Of course, we like to think that the American Revolution, while born in a revolutionary war, is an exception in that it produced the most prominent democratic republic in the world. It would seem that that revolution was good, while the bloody revolution that produced the Soviet Union and all that Stalinist oppression was bad, even to the extent of producing that would-be Emperor of an aspirational new Russian Empire, the dictator Vladimir Putin. However, the goodness of the American Revolution is being tested today like never before. We seem as far from achieving “a perfect union” as ever.

Today, we must look to the future in very new ways if we are to forge an ecological civilization, as we must, and very soon. Clearly, that means rapid revolutionary change. Yet, the nineteenth century, or even eighteenth century political concept of revolution is entirely inadequate to our modern predicament. Can we hold on to the democratic principles outlined by the ‘founding fathers,’ abandoning their elitist tendencies to forge an equity and inclusive-wellbeing based political economy that also harmonizes with the ecosystems on which we depend for material survival?

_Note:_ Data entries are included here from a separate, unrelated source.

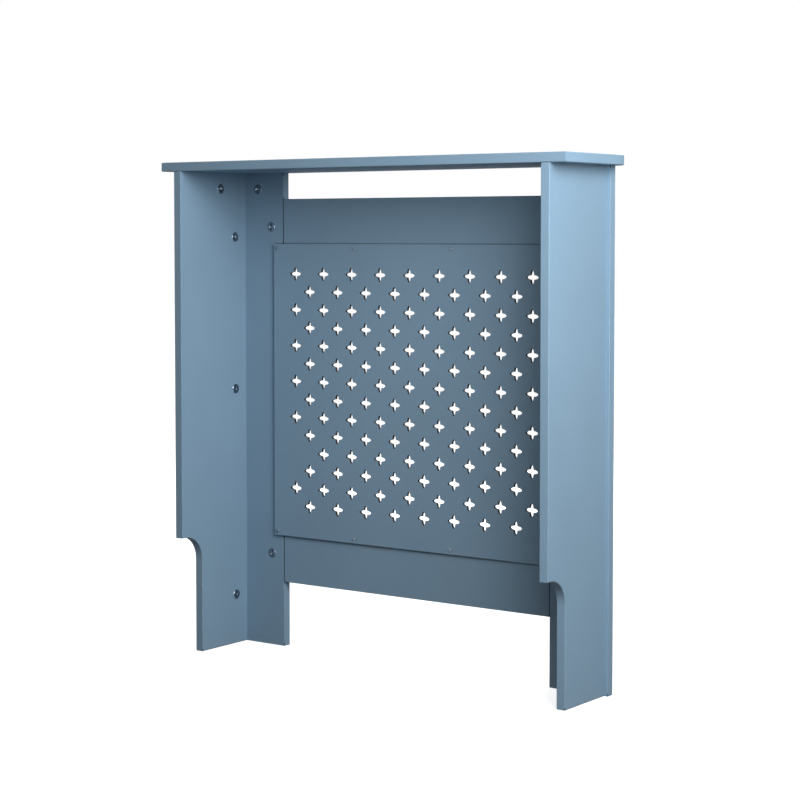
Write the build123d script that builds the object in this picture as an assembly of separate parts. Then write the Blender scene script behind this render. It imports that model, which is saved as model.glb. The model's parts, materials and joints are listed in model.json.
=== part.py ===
from build123d import *
import math
import os

# Radiator cover cabinet, in millimetres. The front faces -Y, the wall side faces +Y and
# +Z is up. The origin is on the floor, under the middle of the top board. Left and right
# are as seen from the front, so the left side is at -X.

# ---------------------------------------------------------------- the whole cabinet
overall_width = 780.0  # length of the top board
overall_height = 820.0  # floor to the top face
overall_depth = 190.0  # wall to the front edge of the top board
board_thickness = 15.0  # every board but the grille
top_side_overhang = 21.0  # top board past the frame, at each end
top_front_overhang = 11.0  # top board past the frame, at the front
top_corner_radius = 30.0  # front corners of the top board, in plan
top_edge_radius = 1.5  # rounding along the top board's faces
eased_edge_radius = 1.2  # rounding along the other boards' open edges

# ---------------------------------------------------------------- front frame
stile_width = 104.5
stile_lip = 6.0  # stile past the outer face of the side panel
rail_height = 94.0
heat_slot_height = 44.0  # open slot between the top rail and the top board
foot_gap_height = 110.0  # open gap between the floor and the bottom rail

# ---------------------------------------------------------------- skirting notch
notch_depth = 49.0  # cut into the rear foot of each side panel
notch_height = 197.0
notch_radius = 40.0  # rounding of its inner top corner

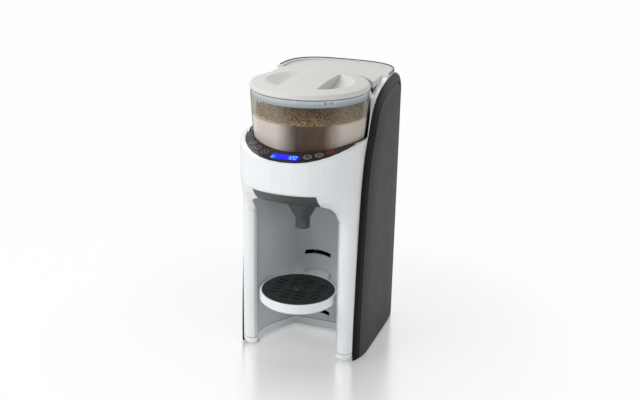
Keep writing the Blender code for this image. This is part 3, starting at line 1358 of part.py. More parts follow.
def grille_slots():
    """Centres of the grille's slots: rows across, with the boss left clear."""
    found = []
    limit = TRAY_RADIUS - TRAY_STEP - GRILLE_EDGE
    for row in range(GRILLE_ROWS):
        y = GRILLE_ROW_PITCH * (row - (GRILLE_ROWS - 1) / 2)
        for column in range(GRILLE_COLUMNS):
            x = GRILLE_COLUMN_PITCH * (column - (GRILLE_COLUMNS - 1) / 2)
            near, far = abs(x) - GRILLE_SLOT_LENGTH / 2, abs(x) + GRILLE_SLOT_LENGTH / 2
            clear = near > GRILLE_BOSS_RADIUS or abs(y) > GRILLE_BOSS_RADIUS + GRILLE_SLOT_WIDTH
            if math.hypot(far, y) < limit and clear:
                found.append((x, y))
    return found


def make_grille():
    low = TRAY_TOP_Z - GRILLE_THICK
    top = TRAY_TOP_Z + GRILLE_BOSS_HEIGHT
    rim = circle(TRAY_RADIUS - TRAY_STEP, STEPS_LARGE, TRAY_PLACE)
    grille = prism(rim, low, TRAY_TOP_Z)
    wide = GRILLE_BOSS_RADIUS
    levels = (wide, low + GRILLE_THICK / 2), (wide, TRAY_TOP_Z), (wide / 2, top)
    boss = loft([[(x, y, z) for x, y in circle(radius, STEPS_SMALL, TRAY_PLACE)] for radius, z in levels])
    grille = union(grille, boss)
    half, width = GRILLE_SLOT_LENGTH / 2, GRILLE_SLOT_WIDTH / 2
    vertices, faces = [], []
    for x, y in grille_slots():
        y += TRAY_CENTRE_Y
        outline = [(x - half, y), (x - half + width, y - width), (x + half - width, y - width), (x + half, y),
                   (x + half - width, y + width), (x - half + width, y + width)]
        one = prism(outline, low - OVERRUN, TRAY_TOP_Z + OVERRUN)
        first = len(vertices)
        vertices += [tuple(vertex.co) for vertex in one.data.vertices]
        faces += [tuple(first + index for index in face.vertices) for face in one.data.polygons]
        bpy.data.objects.remove(one, do_unlink=True)
    return tidy(cut(grille, solid(vertices, faces)))


# Water tank

def tank_block(half, depth, arc, low, high, bulge_half, bulge_depth):
    outline = both_sides([(half, TANK_FRONT_Y)] + rear_corner(half, depth))
    tank = prism(outline, low, high)
    bulge = rear_plan(BODY_HALF, bulge_depth, low, high)
    span = (CORNER_START_Y, AXIS_TO_REAR + OVERRUN)
    bulge = common(bulge, block((-bulge_half, bulge_half), span, (low, high)))
    tank = union(tank, bulge)
    return cut(tank, rod(arc, 0, HEIGHT * 2, steps=STEPS_LARGE))


def make_tank():
    wall = TANK_WALL
    arc, low, floor = TANK_ARC_RADIUS, TANK_BOTTOM_Z, TANK_BOTTOM_Z + TANK_FLOOR
    tank = tank_block(TANK_HALF, TANK_DEPTH, arc, low, TANK_TOP_Z, BULGE_HALF, BULGE_DEPTH)
    space = tank_block(TANK_HALF - wall, TANK_DEPTH - wall, arc + wall, floor, HEIGHT + OVERRUN,
                       BULGE_HALF - wall, BULGE_DEPTH - wall)
    trim = block((-SHELL_HALF, SHELL_HALF), (0, TANK_FRONT_Y + wall), (0, HEIGHT * 2))
    tank = cut(tank, cut(space, trim))
    tank = cut(tank, rod(VALVE_HOLE_RADIUS, 0, HEIGHT / 2 + OVERRUN, (0, VALVE_Y), STEPS_MEDIUM))
    top = floor + CAGE_HEIGHT
    depth = (VALVE_Y - CAGE_WIDTH / 2, VALVE_Y + CAGE_WIDTH / 2)
    cage = block((-CAGE_HALF, CAGE_HALF), depth, (floor - GAP, top))
    gate = CAGE_HALF - CAGE_THICK + GAP
    cage = cut(cage, block((-gate, gate), (0, AXIS_TO_REAR), (0, top - CAGE_THICK)))
    cage = cut(cage, rod(VALVE_STEM_RADIUS + GAP, 0, HEIGHT, (0, VALVE_Y)))
    tank = union(tank, cage)
    for side in (-1, 1):
        limits = sorted((side * KNUCKLE_INNER, side * KNUCKLE_OUTER))
        tank = union(tank, bar(KNUCKLE_RADIUS, limits[0], limits[1], (HINGE_Y, HINGE_Z), "X", STEPS_SMALL))
    middle = KNUCKLE_INNER
    tank = cut(tank, bar(KNUCKLE_RADIUS + RUN_GAP, -middle, middle, (HINGE_Y, HINGE_Z), "X", STEPS_SMALL))
    return tidy(cut(tank, pin_bore()))


def pin_bore():
    reach = KNUCKLE_OUTER + OVERRUN
    return bar(PIN_RADIUS + GAP, -reach, reach, (HINGE_Y, HINGE_Z), "X", STEPS_SMALL)


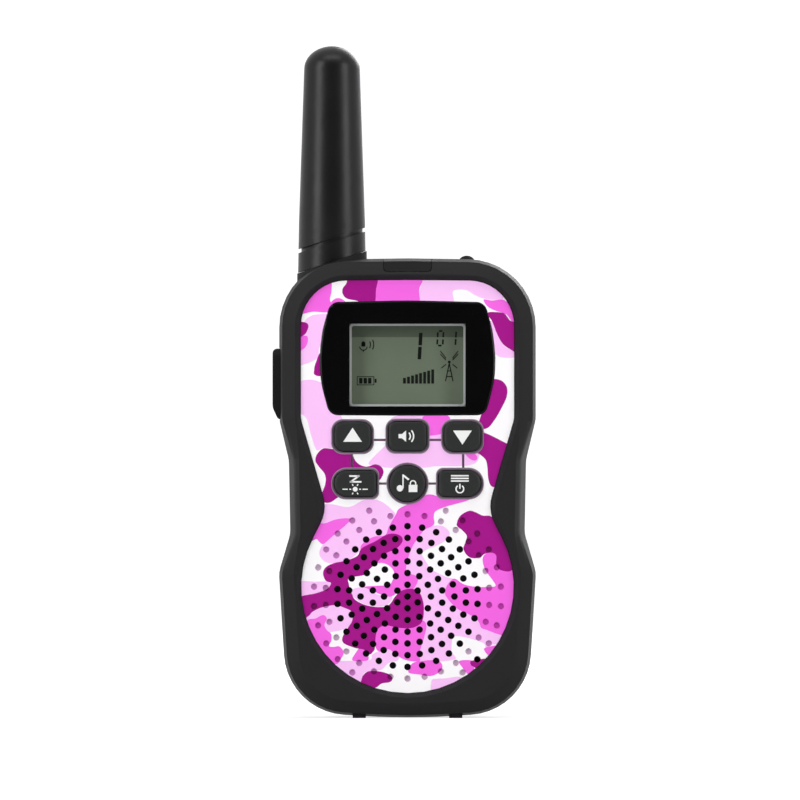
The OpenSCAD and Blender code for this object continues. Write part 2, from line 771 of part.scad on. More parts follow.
module shield_can() color(steel)
    block([-9, board_back, 64], [7, board_back + part_h - 0.2, 80]);
module radio_chip() color([0.08, 0.08, 0.08])
    block([-6, board_back, 83], [0, board_back + 1.1, 89]);
module processor() color([0.08, 0.08, 0.08])
    block([-5, board_back, 48], [5, board_back + 1.4, 58]);
module crystal() color(steel)
    block([9, board_back, 52], [12, board_back + 1.3, 57]);

module lamp_led() color([0.92, 0.93, 0.9]) translate([0, led_y, 0]) {
    translate([0, 0, lamp_low - 6.5]) cylinder(r = led_r + 0.3, h = 0.8);
    translate([0, 0, lamp_low - 5.8]) cylinder(r = led_r, h = 2.6);
    translate([0, 0, lamp_low - 3.2]) sphere(r = led_r);
    for (x = [-1.27, 0.77]) {
        block([x, -0.25, lamp_low - 8], [x + 0.5, 0.25, lamp_low - 6.4]);
        block([x, -0.25, lamp_low - 8], [x + 0.5, board_front - led_y, lamp_low - 7.5]);
    }
}

module lamp_reflector() color(steel) translate([0, led_y, lamp_low - 5.2]) rotate_extrude() polygon([
    [led_r + 0.1, 0], [led_r + 0.6, 0], [cup_r, 4.8], [cup_r, 5.2], [cup_r - 0.4, 5.2]
]);

module speaker_cloth() color([0.05, 0.05, 0.05])
    rod_y(0, sound_z, well_r - fit, seat_y + 0.02, seat_y + 0.32);

module speaker_frame() color([0.5, 0.51, 0.52]) difference() {
    union() {
        rod_y(0, sound_z, speaker_r, speaker_front, speaker_front + 1);
        rod_y(0, sound_z, speaker_r - 2.4, speaker_front, speaker_front + 2.6);
    }
    rod_y(0, sound_z, speaker_r - 1.6, speaker_front - 1, speaker_front + 0.7);
    rod_y(0, sound_z, speaker_r - 3.2, speaker_front - 1, speaker_front + 1.9);
    rod_y(0, sound_z, 7, speaker_front, speaker_front + 5);
}

module speaker_cone() color([0.2, 0.2, 0.2]) translate([0, speaker_front + 0.7, sound_z]) rotate([-90, 0, 0])
    rotate_extrude() polygon([
        [0, -0.4], [2, -0.3], [4, 0.1], [5, 0.5], [12, 0.1], [13, -0.5], [14, -0.5], [speaker_r - 1.7, -0.1],
        [speaker_r - 1.7, 0], [14, -0.3], [13.1, -0.3], [12, 0.4], [5, 0.8], [3.8, 0.5], [2, 0.1], [0, 0]
    ]);

module speaker_magnet() color(steel) union() {
    rod_y(0, sound_z, 7.8, speaker_front + 2.65, speaker_back);
    rod_y(0, sound_z, 4, speaker_front + 1.9, speaker_front + 2.8);
}

module microphone_boot() color([0.09, 0.09, 0.09]) difference() {
    rod_y(mic_x, mic_z, boot_r, inner_y, board_front - 1);
    rod_y(mic_x, mic_z, capsule_r + 0.05, inner_y + 0.8, board_front);
    rod_y(mic_x, mic_z, hole_d / 2, front_y, board_front);
}
module microphone() color(steel)
    rod_y(mic_x, mic_z, capsule_r, inner_y + 0.9, board_front - 1.2);

// an AAA cell; flip turns its nub down
module cell(i, flip) {
    z0 = bay_low + plate_t + 0.1;
    body = cell_len - 1;
    base = flip ? z0 + 1 : z0 + spring_len + 0.1;
    translate([cell_x[i], cell_y, base]) {
        color([0.15, 0.35, 0.2]) cylinder(r = cell_r, h = body);
        color(steel) translate([0, 0, flip ? -1 : body]) cylinder(r = 1.9, h = 1);
    }
}
module battery_cell_1() cell(0, false);
module battery_cell_2() cell(1, true);
module battery_cell_3() cell(2, false);
module battery_cell_4() cell(3, true);

module spring_contacts() color(steel) for (i = [0:3]) {
    low = i % 2 == 0;
    z = low ? bay_low + plate_t : bay_top - plate_t;
    translate([cell_x[i], cell_y, z]) rotate([low ? 0 : 180, 0, 0]) {
        translate([0, 0, 0.35]) coil(3.2, 1.8, spring_len - 0.7, 3, 0.3);
        translate([-contact_half, -contact_half, -plate_t])
            cube([2 * contact_half, 2 * contact_half, plate_t]);
    }
}

module flat_contacts() color(steel) for (i = [0:3]) {
    low = i % 2 == 1;
    z = low ? bay_low : bay_top - plate_t;
    translate([cell_x[i] - contact_half, cell_y - contact_half, z])
        cube([2 * contact_half, 2 * contact_half, plate_t]);
}

module battery_door() color(black) {
    intersection() {
        rear_skin();
        block([-door_half, recess_y + lid_fit, door_low], [door_half, back_y + 1, door_top]);
    }
    for (x = tongues) tongue(x, 0);
    // thumb ribs
    for (i = [0:4]) {
        z = door_low + 5 + i * 1.8;
        block([-8 + i * 0.6, back_y - 0.5, z], [8 - i * 0.6, back_y + 0.4, z + 0.8]);
    }
}

module clip_base() color(black) difference() {
    x = rail_x - 3 - slide_fit;
    union() {
        block([-rail_x + 1.6 + slide_fit, back_y + 0.1, rail_low + 0.05],
            [rail_x - 1.6 - slide_fit, back_y + base_t * 0.85 - lip_y - 0.1, rail_high - 0.5]);
        block([-x, back_y + 0.1, rail_low + 0.05], [x, base_y, rail_high - 0.5]);
        for (side = [0, 1]) mirror([side, 0, 0]) translate([ear_in - ear_t - 0.15, 0, 0]) {
            block([0, back_y + 0.5, pivot_z - 2.4], [ear_t, pivot_y, pivot_z + 2.4]);
            rod_x(pivot_y, pivot_z, 2.4, 0, ear_t);
        }
    }
    rod_x(pivot_y, pivot_z, pin_r + pivot_fit, -20, 20);
}

// side view of the lever: thumb pad, straight arm and a foot that curls in to the housing
module clip_lever() color(black) difference() {
    union() {
        intersection() {
            rotate([90, 0, 90]) translate([0, 0, -clip_w / 2]) linear_extrude(clip_w) polygon(rounded([
                [lever_y + lever_t + 0.6, lever_top, 0.9, 3],
                [lever_y + lever_t, pivot_z + 5, 8, 2],
                [lever_y + lever_t, lever_low + 12.2, 8, 5],
                [back_y + 3.4, lever_low + 4.6, 3, 4],
                [back_y + 5, lever_low + 0.4, 0.8, 3],
                [back_y + 3.2, lever_low - 0.3, 0.8, 3],
                [back_y - 0.05, lever_low + 4.4, 2.2, 5],
                [lever_y, lever_low + 13, 6, 4],
                [lever_y, pivot_z + 5, 8, 2],
                [lever_y + 0.6, lever_top + 0.2, 0.9, 3]
            ]));
            rotate([-90, 0, 0]) mirror([0, 1, 0]) linear_extrude(60) polygon(rounded([
                [clip_w / 2, lever_top + 1, 5, 6], [clip_w / 2, pivot_z - 6, 20, 2],
                [clip_foot_w / 2, lever_low + 16, 20, 2], [clip_foot_w / 2, lever_low - 2, 4, 6],
                [-clip_foot_w / 2, lever_low - 2, 4, 6], [-clip_foot_w / 2, lever_low + 16, 20, 2],
                [-clip_w / 2, pivot_z - 6, 20, 2], [-clip_w / 2, lever_top + 1, 5, 6]
            ]));
        }
        for (side = [0, 1]) mirror([side, 0, 0]) {
            rod_x(pivot_y, pivot_z, knuckle_r, ear_in, ear_in + 1.7);
            block([ear_in, pivot_y, pivot_z - knuckle_r], [ear_in + 1.7, lever_y + 1, pivot_z + knuckle_r]);
        }
    }
    // room for the ears and the spring
    block([-ear_in, back_y, pivot_z - 2.8], [ear_in, pivot_y + 2.75, pivot_z + 2.8]);
    rod_x(pivot_y, pivot_z, pin_r + pivot_fit, -20, 20);
}

module clip_pin() color(steel)
    rod_x(pivot_y, pivot_z, pin_r, -ear_in - 1.6, ear_in + 1.6);

module clip_spring() color(steel) {
    translate([-spring_half, pivot_y, pivot_z]) rotate([0, 90, 0])
        coil(1.7, 1.7, 2 * spring_half, 4, 0.35, 12);
    translate([-spring_half - 0.75, base_y + 0.4, pivot_z - 6]) cylinder(r = 0.35, h = 7);
}

module housing_screws() color(steel) for (s = screws) {
    difference() {
        rod_y(s[0], s[1], head_r, head_y, head_y + head_t);
        for (a = [0, 90]) translate([s[0], 0, s[1]]) rotate([0, a, 0])
            block([-1.2, head_y + head_t - 0.7, -0.25], [1.2, head_y + head_t + 1, 0.25]);
    }
    rod_y(s[0], s[1], screw_r, screw_tip, head_y);
}

module board_screws() color(steel) for (s = board_screw_at) {
    rod_y(s[0], s[1], 1.7, board_back, board_back + 1.1);
    rod_y(s[0], s[1], 0.8, board_front - 2.5, board_back);
}

front_housing();
rear_housing();
face_panel();
display_window();
lamp_lens();
lcd_frame();
lcd_glass();
backlight_plate();
connector_strip();
up_key();
monitor_key();
down_key();
lamp_key();
call_key();
menu_key();
key_mat();
talk_button();
talk_switch();
antenna_sleeve();
antenna_core();
antenna_coil();
antenna_nut();
antenna_contact();
jack_cover();
headset_jack();
main_board();
shield_can();
radio_chip();
processor();
crystal();
lamp_led();
lamp_reflector();
speaker_cloth();
speaker_frame();
speaker_cone();
speaker_magnet();
microphone();
microphone_boot();
battery_cell_1();
battery_cell_2();
battery_cell_3();
battery_cell_4();
spring_contacts();
flat_contacts();
battery_door();
clip_base();
clip_lever();
clip_pin();
clip_spring();
housing_screws();
board_screws();
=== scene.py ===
"""A toy walkie talkie with a camouflage face panel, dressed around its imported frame, in metres."""
import math

import bpy
import numpy as np
from mathutils import Matrix, Vector
from mathutils.bvhtree import BVHTree
from mathutils.geometry import delaunay_2d_cdt


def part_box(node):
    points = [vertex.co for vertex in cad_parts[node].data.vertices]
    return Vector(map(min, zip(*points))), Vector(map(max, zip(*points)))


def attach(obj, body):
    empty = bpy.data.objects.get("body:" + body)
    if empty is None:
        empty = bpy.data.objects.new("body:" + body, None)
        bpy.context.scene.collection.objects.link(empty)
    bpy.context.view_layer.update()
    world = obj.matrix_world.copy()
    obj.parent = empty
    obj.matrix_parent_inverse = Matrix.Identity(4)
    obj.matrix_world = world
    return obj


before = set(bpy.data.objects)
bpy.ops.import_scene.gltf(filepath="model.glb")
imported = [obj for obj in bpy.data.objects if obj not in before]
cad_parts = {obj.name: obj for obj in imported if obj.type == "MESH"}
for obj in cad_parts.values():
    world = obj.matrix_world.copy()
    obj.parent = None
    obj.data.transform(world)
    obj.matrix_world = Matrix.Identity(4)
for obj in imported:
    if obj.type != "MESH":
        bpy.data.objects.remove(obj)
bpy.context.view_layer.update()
mm = 0.001

# ---------------------------------------------------------------- the stand
# The radio stands on its two feet on a pale table, square to the camera. Tall soft boxes stand at its left
# and right, weaker ones hang above and behind, and a pale backdrop stands well behind.
view_centre = Vector((-1.6 * mm, -13 * mm, 67.8 * mm))
camera_data = bpy.data.cameras.new("camera")
camera_data.sensor_width = 36
camera_data.lens = 634
camera_data.clip_end = 20
camera = bpy.data.objects.new("camera", camera_data)
camera.location = view_centre + Vector((0, -3, 0))
camera.rotation_euler = (math.radians(90), 0, 0)
bpy.context.scene.collection.objects.link(camera)
bpy.context.scene.camera = camera
bpy.context.scene.view_settings.view_transform = "Standard"


def soft_box(name, place, size, power):
    """A rectangular lamp that looks at the middle of the radio."""
    data = bpy.data.lights.new(name, "AREA")
    data.shape = "RECTANGLE"
    data.size = size[0]
    data.size_y = size[1]
    data.energy = power
    lamp = bpy.data.objects.new(name, data)
    lamp.location = place
    lamp.rotation_euler = (Vector((0, 0, 0.07)) - lamp.location).to_track_quat("-Z", "Y").to_euler()
    bpy.context.scene.collection.objects.link(lamp)


soft_box("left_light", Vector((-0.75, -0.55, 0.35)), (0.35, 0.9), 7.2)
soft_box("right_light", Vector((0.8, -0.55, 0.25)), (0.35, 0.9), 6.4)
soft_box("top_light", Vector((0.0, -0.25, 0.85)), (0.7, 0.3), 2.4)
soft_box("back_light", Vector((0.4, 0.9, 0.5)), (0.6, 0.5), 5.0)


def direct_rays(tree):
    """One for what the camera, mirrors and glass see, and nothing for scattered light."""
    rays = tree.nodes.new("ShaderNodeLightPath")
    seen = rays.outputs["Is Camera Ray"]
    for kind in ("Is Glossy Ray", "Is Transmission Ray"):
        either = tree.nodes.new("ShaderNodeMath")
        either.operation = "MAXIMUM"
        tree.links.new(seen, either.inputs[0])
        tree.links.new(rays.outputs[kind], either.inputs[1])
        seen = either.outputs[0]
    return seen


white_from = 0.06
white_to = 0.5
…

So far, we continue on a path down the dead-end trajectory of extended industrialization with unending economic growth. That is clearly unsustainable on planet Earth. That unsustainability is with us now, even as corporate and government so-called ‘leaders’ make phony gestures feigning actions toward ‘sustainability’ and ‘resilience.’ Our lives will be changed radically and in a very bad way if we allow the present trajectory toward collapse continue. What we all need, but may not want, is revolutionary change.

We can direct revolutionary change in a positive way by taking direct action now. We are left with no path to actually realizing the values of equity, sustainability, and resilience, without mounting a massive societal movement to force institutions, politicians, and executives to change their behavior (or get out of the way) while we try to initiate revolutionary change in our institutions and in the way we live, to achieve a viable ecological civilization.